En alguna etapa de mi vida me dio por coleccionar ediciones de dicho libro. Las compraba nada más por la portada o me las regalaban. Pero la desgracia de mudarme tanto hizo que la mayoría de ejemplares que tenía se perdieran, aunque todavía conservo dos. Uno de ellos es ese primer ejemplar que leí adolescente, publicado por el Fondo de Cultura Económica de México, decimacuarta reimpresión (sic) de 1977.

No es la primera vez que algunos de los participantes de mis talleres consideraron aburrida alguna lectura asignada. Tampoco les gustó Alejo Carpentier, ni Joao Guimaraes Rosa ni Raymond Carver. “Muy aburrido”, “muy barroco”, “no entiendo”, “no tiene sentido”, “está bonito, pero...”.

Aunque comprendo que la literatura es un asunto de gustos, ese tipo de reacciones me desconcierta y me deja pensando en lo bien o mal que envejecen algunos textos, pero también en cómo los gustos de lectura van cambiando y qué es lo que se valora hoy en día como buena literatura.

Algo que escuché con frecuencia cuando comenzaba a escribir era que el tiempo es la gran prueba de todo escritor; que si su obra sigue siendo leída 100 años o más después de ser publicada, significaba que era Literatura. Así, con mayúscula. Siempre estuve en desacuerdo con dicha idea.

Estoy segura de que hay miles de libros que no sobreviven el filtro del tiempo, no porque estén mal escritos, sino por motivos no relacionados con el contenido de la obra. Pensemos en nuestro país, por ejemplo. Es raro que obra publicada en El Salvador tenga una segunda edición. Ni digamos una tercera, cuarta, quinta. Los libros que se siguen reimprimiendo son, por lo general, las lecturas obligatorias del Ministerio de Educación. Los demás se pierden para siempre.

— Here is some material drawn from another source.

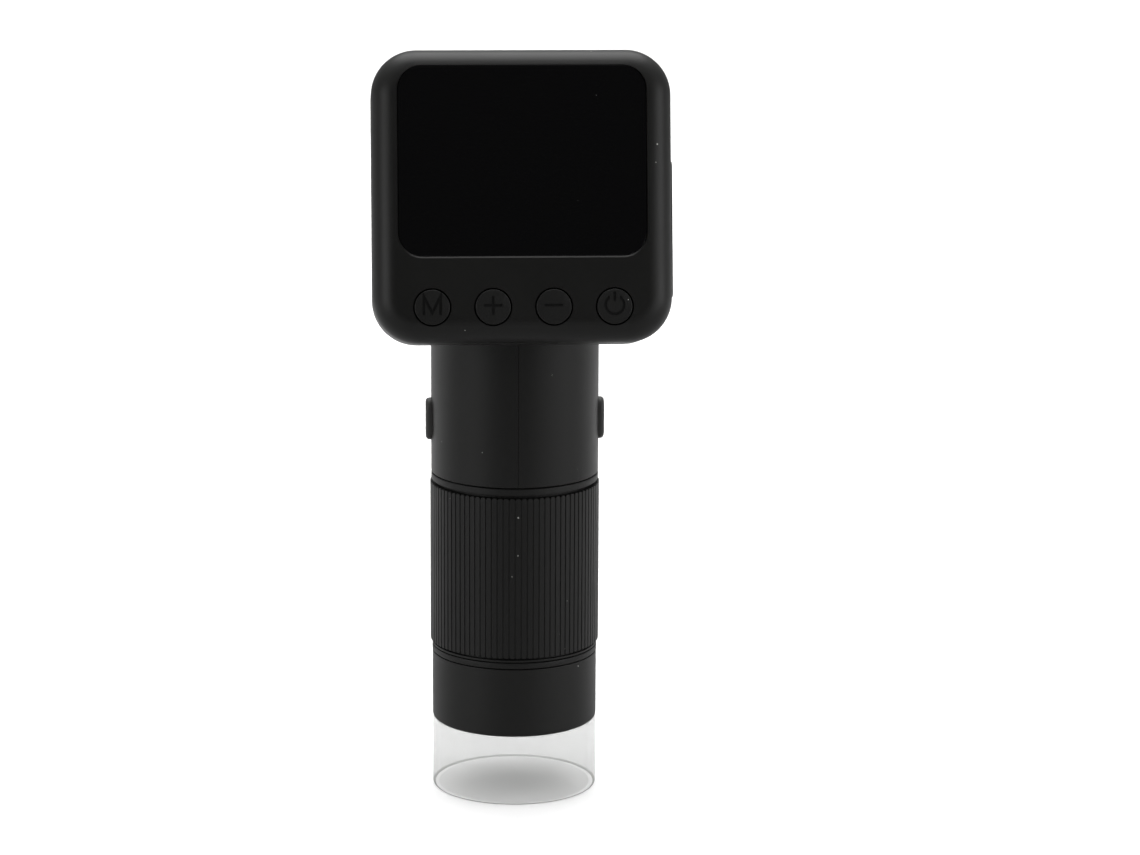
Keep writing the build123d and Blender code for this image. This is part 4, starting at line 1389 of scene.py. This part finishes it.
    def build(self, wardrobe: Wardrobe) -> None:
        """Build both halves and both keys, and dress them.

        Args:
            wardrobe: Where the finishes come from.
        """
        for side, shell_node, key_node in (
            (Side.LEFT, "upper_barrel_left", "left_key"),
            (Side.RIGHT, "upper_barrel_right", "right_key"),
        ):
            word = side.name.lower()
            shell = Role(f"barrel_half_{word}", "body", "shell_black", (shell_node,))
            finished(self.half(side, key_node, shell_node), shell, wardrobe)
            key = Role(f"side_key_{word}", key_node, "key_black", (key_node,))
            finished(self.key(side, key_node), key, wardrobe)


# ---------------------------------------------------------------- head


@dataclass
class Head:
    """The tilted head: two shells, the dark window, the buttons and the ports' panel."""

    thickness: float = 21.5 * MM
    corner: float = 8.6 * MM
    wall: float = 2.0 * MM
    face_wall: float = 2.4 * MM
    front_round: float = 4.9 * MM
    back_round: float = 3.8 * MM
    parting: float = 9.0 * MM
    seam: float = 0.1 * MM
    window_width: float = 47.1 * MM
    window_height: float = 36.2 * MM
    window_corner: float = 4.6 * MM
    window_ledge: float = 2.6 * MM
    window_seat: float = 1.6 * MM
    opening_corner: float = 1.0 * MM
    window_sunk: float = 0.35 * MM
    window_thickness: float = 1.2 * MM
    window_fit: float = 0.05 * MM
    window_round: float = 0.15 * MM
    lip_depth: float = 0.34 * MM
    lip_flare: float = 0.15 * MM
    button_r: float = 3.32 * MM
    button_gap: float = 0.3 * MM
    button_lip: float = 0.06 * MM
    flange_gap: float = 0.15 * MM
    recess: float = 1.6 * MM
    screw_inset: float = 4.2 * MM
    boss_r: float = 1.9 * MM
    shank_r: float = 0.78 * MM
    panel_corner: float = 1.2 * MM
    panel_fit: float = 0.05 * MM
    hole_steps: int = 72
    buttons: tuple[str, ...] = ("button_mode", "button_plus", "button_minus", "button_power")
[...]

Esos vacíos editoriales hacen que la obra de la mayoría de los escritores salvadoreños continúe siendo desconocida o que caiga en el olvido demasiado rápido.

Pero también hay que tomar en cuenta los cambios sociales y culturales que van ocurriendo. Muchos de nuestros pueblos se han urbanizado de manera acelerada. La facilidad y el acceso a la comunicación digital han penetrado nuestras raíces y afectado nuestra manera de leer, de escribir, de pensar y de construir lenguaje. El tejido de carreteras que hay en el país enhebra un paisaje rural que va siendo derribado por nuestro obsesivo urbanismo. Nuestra tierra está cruzada por venas de asfalto y arterias de concreto. Los árboles mueren en silencio.

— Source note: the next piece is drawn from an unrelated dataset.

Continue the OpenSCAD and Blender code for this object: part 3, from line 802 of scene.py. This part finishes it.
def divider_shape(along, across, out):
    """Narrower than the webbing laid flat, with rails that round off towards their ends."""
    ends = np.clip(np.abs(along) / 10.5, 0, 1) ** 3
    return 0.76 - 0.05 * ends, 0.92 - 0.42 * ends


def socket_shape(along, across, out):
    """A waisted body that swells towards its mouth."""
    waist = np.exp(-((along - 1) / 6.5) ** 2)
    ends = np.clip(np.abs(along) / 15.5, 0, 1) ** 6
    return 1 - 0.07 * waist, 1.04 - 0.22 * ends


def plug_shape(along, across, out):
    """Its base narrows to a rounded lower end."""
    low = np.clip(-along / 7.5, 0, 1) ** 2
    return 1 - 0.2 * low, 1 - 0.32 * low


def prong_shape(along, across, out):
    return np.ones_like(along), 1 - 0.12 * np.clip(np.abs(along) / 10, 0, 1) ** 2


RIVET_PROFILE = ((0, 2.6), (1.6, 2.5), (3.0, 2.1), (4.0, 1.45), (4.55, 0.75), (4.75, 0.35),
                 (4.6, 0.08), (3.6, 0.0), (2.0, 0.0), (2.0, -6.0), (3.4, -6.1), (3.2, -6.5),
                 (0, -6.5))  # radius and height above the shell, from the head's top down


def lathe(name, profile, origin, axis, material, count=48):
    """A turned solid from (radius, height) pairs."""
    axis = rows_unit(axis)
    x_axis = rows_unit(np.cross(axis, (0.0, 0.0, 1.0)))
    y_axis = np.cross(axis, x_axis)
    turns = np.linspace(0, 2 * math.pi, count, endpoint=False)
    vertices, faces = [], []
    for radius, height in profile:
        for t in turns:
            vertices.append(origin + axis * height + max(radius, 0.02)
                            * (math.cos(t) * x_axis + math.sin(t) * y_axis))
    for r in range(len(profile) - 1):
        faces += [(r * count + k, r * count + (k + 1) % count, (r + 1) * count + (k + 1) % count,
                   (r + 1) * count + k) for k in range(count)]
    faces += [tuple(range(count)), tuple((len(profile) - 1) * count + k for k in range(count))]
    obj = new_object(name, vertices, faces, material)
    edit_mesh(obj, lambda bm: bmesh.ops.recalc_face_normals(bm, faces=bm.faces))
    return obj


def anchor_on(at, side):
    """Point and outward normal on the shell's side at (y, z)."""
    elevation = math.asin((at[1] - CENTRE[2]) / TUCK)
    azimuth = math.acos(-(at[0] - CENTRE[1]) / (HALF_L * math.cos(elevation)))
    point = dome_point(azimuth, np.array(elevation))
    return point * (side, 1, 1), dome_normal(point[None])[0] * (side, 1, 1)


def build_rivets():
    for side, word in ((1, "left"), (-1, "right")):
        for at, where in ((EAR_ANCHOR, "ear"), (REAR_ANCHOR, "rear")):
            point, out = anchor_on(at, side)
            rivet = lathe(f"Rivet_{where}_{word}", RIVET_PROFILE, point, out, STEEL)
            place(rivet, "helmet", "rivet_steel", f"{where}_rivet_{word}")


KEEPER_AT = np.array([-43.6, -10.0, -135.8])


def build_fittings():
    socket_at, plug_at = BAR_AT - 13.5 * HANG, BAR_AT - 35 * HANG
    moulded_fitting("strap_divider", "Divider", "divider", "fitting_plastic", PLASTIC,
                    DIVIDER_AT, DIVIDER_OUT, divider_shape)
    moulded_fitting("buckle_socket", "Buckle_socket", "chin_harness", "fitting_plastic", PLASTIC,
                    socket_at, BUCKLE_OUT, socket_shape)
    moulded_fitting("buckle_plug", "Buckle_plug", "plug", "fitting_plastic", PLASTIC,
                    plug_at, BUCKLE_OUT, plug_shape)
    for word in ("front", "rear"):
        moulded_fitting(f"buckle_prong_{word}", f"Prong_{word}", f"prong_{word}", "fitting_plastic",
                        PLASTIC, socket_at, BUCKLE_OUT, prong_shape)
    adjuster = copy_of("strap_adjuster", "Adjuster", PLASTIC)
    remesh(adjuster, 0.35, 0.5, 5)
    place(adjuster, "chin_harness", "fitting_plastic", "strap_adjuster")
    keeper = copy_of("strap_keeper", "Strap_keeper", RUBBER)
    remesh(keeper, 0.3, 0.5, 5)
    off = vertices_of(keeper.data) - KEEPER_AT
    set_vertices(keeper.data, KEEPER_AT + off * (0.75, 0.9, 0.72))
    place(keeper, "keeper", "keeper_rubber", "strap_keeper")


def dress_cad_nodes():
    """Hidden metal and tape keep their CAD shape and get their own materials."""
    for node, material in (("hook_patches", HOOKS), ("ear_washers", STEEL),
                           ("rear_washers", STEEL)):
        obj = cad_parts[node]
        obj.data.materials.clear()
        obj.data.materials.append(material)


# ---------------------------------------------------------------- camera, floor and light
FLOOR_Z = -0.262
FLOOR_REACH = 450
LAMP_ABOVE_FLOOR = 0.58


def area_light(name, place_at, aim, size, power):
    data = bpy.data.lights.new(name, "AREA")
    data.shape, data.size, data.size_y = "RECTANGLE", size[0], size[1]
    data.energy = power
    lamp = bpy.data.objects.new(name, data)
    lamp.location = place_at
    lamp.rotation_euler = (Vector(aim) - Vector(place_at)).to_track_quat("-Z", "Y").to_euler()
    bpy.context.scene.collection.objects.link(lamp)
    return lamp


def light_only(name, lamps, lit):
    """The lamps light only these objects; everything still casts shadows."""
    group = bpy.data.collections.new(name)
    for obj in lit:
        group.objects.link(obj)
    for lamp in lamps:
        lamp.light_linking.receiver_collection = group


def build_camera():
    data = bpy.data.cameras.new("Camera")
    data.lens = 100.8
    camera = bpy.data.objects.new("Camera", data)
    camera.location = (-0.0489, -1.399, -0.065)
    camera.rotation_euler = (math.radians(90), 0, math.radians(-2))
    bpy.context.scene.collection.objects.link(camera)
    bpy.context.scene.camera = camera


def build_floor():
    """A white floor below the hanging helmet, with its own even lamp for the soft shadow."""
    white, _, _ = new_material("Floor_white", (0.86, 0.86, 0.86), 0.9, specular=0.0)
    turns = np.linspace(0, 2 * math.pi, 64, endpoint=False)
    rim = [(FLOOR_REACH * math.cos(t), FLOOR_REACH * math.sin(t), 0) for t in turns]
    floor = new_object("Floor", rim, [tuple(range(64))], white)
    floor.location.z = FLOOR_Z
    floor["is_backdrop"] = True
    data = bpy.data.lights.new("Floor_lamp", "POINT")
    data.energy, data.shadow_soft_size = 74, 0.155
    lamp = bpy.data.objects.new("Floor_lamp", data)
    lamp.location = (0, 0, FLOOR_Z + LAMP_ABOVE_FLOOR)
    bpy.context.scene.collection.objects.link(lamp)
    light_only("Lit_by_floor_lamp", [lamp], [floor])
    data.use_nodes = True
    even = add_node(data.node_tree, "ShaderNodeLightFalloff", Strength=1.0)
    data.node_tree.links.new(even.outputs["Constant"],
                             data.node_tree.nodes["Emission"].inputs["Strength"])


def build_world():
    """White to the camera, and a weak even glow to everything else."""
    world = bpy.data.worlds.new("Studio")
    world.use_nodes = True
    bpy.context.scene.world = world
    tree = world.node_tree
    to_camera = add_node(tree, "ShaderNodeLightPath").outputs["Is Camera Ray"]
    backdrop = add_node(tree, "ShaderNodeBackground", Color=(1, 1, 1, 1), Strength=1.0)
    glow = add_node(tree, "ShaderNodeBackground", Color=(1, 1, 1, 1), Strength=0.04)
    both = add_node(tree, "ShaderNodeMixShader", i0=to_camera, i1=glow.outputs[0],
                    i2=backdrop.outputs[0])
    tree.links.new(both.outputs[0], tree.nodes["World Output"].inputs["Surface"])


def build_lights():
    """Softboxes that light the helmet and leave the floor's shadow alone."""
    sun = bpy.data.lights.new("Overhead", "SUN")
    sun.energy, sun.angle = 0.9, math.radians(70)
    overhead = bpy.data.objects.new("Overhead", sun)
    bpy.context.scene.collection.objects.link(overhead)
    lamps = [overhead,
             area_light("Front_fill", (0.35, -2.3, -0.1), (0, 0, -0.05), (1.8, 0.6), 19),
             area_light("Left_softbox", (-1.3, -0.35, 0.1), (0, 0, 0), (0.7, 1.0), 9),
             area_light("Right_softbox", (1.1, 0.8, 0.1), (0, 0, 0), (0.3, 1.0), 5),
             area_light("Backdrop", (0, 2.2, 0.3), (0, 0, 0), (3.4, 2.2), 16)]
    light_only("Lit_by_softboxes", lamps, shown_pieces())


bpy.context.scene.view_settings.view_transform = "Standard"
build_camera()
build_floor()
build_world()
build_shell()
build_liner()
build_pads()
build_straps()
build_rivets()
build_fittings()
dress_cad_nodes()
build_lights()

La revolución tecnológica ha cambiado, sin duda, los hábitos y los gustos, tanto de lectores como de escritores. Se prefiere un tipo de escritura inmediata, efectivista, casi coyuntural, que pueda leerse de manera rápida y que no sea complicada de digerir. Los autores emergentes no hablan sobre el lenguaje, la estructura o la imaginación. No son sus preocupaciones. A demasiados les preocupan más asuntos extraliterarios. Quienes más destacan son aquellos que tienen la virtud de saber posar frente a la cámara, son buenos vendedores de sí mismos y también son ágiles relacionistas públicos. La gente acude a sus libros porque son los más visibles, pero no necesariamente porque son los mejor escritos.

La intención original de esta columna era hablar sobre Juan Rulfo, el escritor que con dos libros excepcionales se convirtiera en un autor imprescindible de la narrativa latinoamericana. Este 16 de mayo se cumple el centenario de su nacimiento.

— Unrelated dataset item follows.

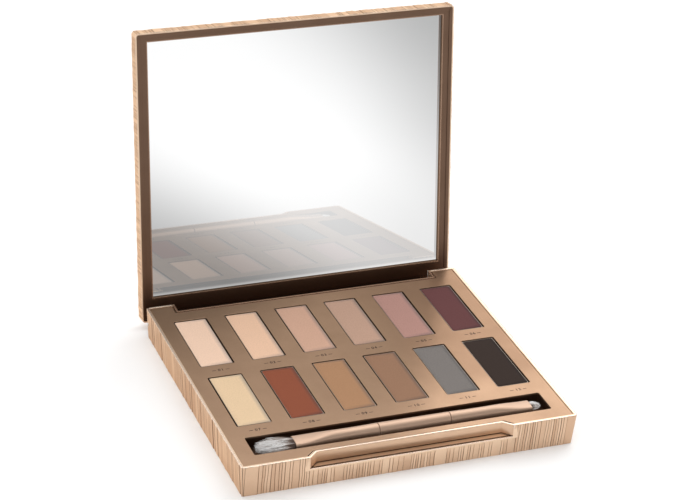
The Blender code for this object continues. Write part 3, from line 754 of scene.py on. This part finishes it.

Entonces recordé aquel evento ocurrido en mi taller y me quedé pensando si la obra de algunos autores llegará a esos 100 o más años de lectura. Los libros de Rulfo tienen poco más de 60 años de publicados y ya hay gente que piensa que son aburridos o desfasados. Se podrá argumentar que la calidad literaria se impone al tiempo y que Juan Rulfo es ya un clásico. Que quien quiera considerarse una persona bien leída o quien pretenda ser escritor debe leer sus libros. Estoy de acuerdo y no lo discuto.

Pero también soy testigo de esa reconversión que está ocurriendo en el mundo literario y lo evidente se impone sobre el romanticismo. Estoy convencida de que la figura del escritor está transformándose y que con ello cambiarán también los contenidos literarios y en consecuencia, el gusto de los lectores y lo que a futuro serán considerados como los nuevos clásicos.

Si Rulfo u otros autores sobrevivirán a ello, está todavía por verse.